start Available records
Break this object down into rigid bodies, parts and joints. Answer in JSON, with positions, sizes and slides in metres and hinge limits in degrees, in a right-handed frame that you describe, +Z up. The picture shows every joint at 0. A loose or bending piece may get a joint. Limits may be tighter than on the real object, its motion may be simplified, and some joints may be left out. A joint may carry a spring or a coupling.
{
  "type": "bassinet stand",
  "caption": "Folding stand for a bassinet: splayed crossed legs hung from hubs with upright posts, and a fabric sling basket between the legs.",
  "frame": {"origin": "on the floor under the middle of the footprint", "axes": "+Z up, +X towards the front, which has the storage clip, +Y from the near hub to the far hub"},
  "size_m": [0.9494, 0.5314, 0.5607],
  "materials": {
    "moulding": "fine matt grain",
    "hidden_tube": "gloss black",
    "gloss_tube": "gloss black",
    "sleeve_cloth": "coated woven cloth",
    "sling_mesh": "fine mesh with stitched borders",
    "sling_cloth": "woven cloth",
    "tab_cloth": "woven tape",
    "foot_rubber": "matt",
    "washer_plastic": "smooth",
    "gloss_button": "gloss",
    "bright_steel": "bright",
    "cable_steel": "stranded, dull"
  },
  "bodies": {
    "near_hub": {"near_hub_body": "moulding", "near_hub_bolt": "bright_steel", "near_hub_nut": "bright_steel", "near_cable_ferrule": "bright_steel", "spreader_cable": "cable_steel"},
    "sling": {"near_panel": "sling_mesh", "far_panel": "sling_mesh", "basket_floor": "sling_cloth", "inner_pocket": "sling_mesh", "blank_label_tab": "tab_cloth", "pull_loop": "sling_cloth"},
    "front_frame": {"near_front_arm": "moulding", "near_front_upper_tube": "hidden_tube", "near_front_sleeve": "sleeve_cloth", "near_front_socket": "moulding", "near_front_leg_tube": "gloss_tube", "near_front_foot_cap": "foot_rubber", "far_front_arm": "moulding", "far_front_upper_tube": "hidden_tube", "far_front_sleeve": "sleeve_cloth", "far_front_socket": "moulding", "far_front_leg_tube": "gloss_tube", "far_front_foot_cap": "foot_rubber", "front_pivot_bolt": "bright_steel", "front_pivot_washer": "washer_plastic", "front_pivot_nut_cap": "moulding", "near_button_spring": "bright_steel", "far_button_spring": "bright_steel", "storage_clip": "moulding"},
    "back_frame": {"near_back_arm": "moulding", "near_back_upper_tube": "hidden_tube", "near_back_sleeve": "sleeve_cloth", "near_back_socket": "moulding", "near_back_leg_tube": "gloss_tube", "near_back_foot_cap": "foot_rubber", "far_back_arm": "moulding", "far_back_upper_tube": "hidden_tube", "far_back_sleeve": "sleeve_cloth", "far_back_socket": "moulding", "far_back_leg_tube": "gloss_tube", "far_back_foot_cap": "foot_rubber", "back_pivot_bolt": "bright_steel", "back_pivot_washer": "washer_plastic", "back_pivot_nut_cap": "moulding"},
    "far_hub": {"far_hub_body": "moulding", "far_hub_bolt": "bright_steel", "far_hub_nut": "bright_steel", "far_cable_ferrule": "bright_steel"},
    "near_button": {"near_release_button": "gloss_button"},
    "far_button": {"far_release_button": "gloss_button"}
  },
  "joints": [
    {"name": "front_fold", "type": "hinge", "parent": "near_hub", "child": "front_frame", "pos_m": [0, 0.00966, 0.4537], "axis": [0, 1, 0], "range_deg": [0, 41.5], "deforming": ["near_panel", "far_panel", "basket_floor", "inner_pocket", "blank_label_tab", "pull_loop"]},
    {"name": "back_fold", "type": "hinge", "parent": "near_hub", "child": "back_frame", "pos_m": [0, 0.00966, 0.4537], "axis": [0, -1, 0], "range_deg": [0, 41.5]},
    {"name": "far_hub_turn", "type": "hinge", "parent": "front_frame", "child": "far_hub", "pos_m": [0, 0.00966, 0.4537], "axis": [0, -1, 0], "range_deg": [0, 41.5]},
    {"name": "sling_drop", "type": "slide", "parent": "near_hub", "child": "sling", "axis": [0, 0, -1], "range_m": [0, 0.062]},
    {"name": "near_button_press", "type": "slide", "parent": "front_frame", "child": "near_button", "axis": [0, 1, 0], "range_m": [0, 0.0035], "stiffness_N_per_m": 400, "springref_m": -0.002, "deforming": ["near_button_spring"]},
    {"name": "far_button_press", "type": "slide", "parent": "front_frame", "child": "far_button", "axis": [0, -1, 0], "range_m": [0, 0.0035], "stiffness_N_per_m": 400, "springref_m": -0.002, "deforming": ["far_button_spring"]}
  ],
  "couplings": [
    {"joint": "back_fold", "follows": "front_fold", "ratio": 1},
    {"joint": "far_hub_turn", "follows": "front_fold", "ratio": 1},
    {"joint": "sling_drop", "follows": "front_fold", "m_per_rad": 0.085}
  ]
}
end Available records
start Available records
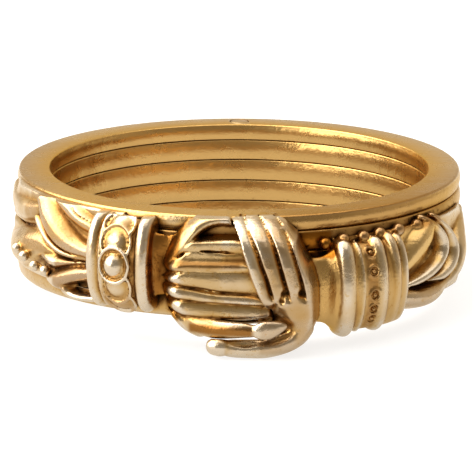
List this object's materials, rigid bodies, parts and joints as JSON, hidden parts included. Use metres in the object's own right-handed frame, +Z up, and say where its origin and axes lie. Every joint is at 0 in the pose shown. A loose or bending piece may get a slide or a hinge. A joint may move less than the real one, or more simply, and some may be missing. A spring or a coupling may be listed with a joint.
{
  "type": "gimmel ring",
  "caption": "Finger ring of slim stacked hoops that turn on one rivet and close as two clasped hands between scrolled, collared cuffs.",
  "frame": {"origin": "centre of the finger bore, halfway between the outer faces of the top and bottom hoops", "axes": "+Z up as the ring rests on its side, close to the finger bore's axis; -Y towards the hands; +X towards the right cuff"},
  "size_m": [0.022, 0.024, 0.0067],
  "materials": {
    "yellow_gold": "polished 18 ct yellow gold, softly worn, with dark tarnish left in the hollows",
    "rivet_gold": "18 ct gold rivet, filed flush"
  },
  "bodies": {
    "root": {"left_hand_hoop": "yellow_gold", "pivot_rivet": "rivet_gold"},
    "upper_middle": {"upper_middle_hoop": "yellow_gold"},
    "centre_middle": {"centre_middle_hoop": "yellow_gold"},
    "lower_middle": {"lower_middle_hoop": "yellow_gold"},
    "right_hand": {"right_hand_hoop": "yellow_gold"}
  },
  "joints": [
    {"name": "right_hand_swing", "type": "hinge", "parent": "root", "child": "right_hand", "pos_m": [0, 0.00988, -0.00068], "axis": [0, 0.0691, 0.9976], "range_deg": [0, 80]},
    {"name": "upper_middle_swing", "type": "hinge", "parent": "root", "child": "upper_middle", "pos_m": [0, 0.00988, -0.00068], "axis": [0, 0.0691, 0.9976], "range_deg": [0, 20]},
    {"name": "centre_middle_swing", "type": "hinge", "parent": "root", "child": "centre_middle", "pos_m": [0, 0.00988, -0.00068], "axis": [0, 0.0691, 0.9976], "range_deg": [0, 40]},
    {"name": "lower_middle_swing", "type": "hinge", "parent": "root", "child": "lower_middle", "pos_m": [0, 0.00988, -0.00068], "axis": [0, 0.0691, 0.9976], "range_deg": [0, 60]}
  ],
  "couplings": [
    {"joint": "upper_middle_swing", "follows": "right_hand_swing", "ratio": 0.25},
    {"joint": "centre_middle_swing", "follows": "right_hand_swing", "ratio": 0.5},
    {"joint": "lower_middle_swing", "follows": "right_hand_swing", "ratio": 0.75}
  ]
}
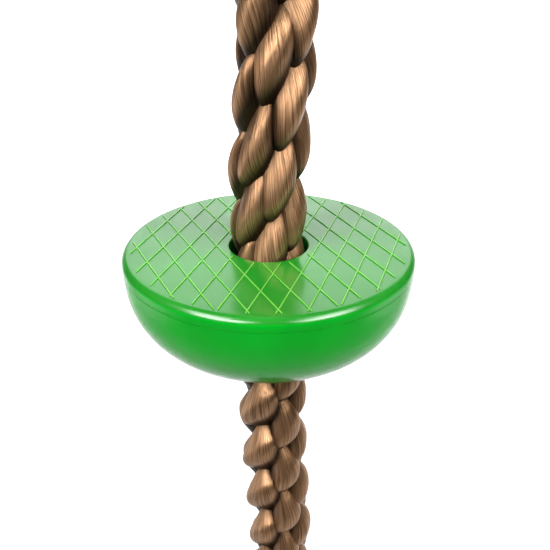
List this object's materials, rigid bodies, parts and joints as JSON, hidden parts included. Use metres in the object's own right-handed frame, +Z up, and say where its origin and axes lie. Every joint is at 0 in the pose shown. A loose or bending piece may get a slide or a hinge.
end Available records
What to do: Return all lines containing "that".

Expected output:
Break this object down into rigid bodies, parts and joints. Answer in JSON, with positions, sizes and slides in metres and hinge limits in degrees, in a right-handed frame that you describe, +Z up. The picture shows every joint at 0. A loose or bending piece may get a joint. Limits may be tighter than on the real object, its motion may be simplified, and some joints may be left out. A joint may carry a spring or a coupling.
  "caption": "Finger ring of slim stacked hoops that turn on one rivet and close as two clasped hands between scrolled, collared cuffs.",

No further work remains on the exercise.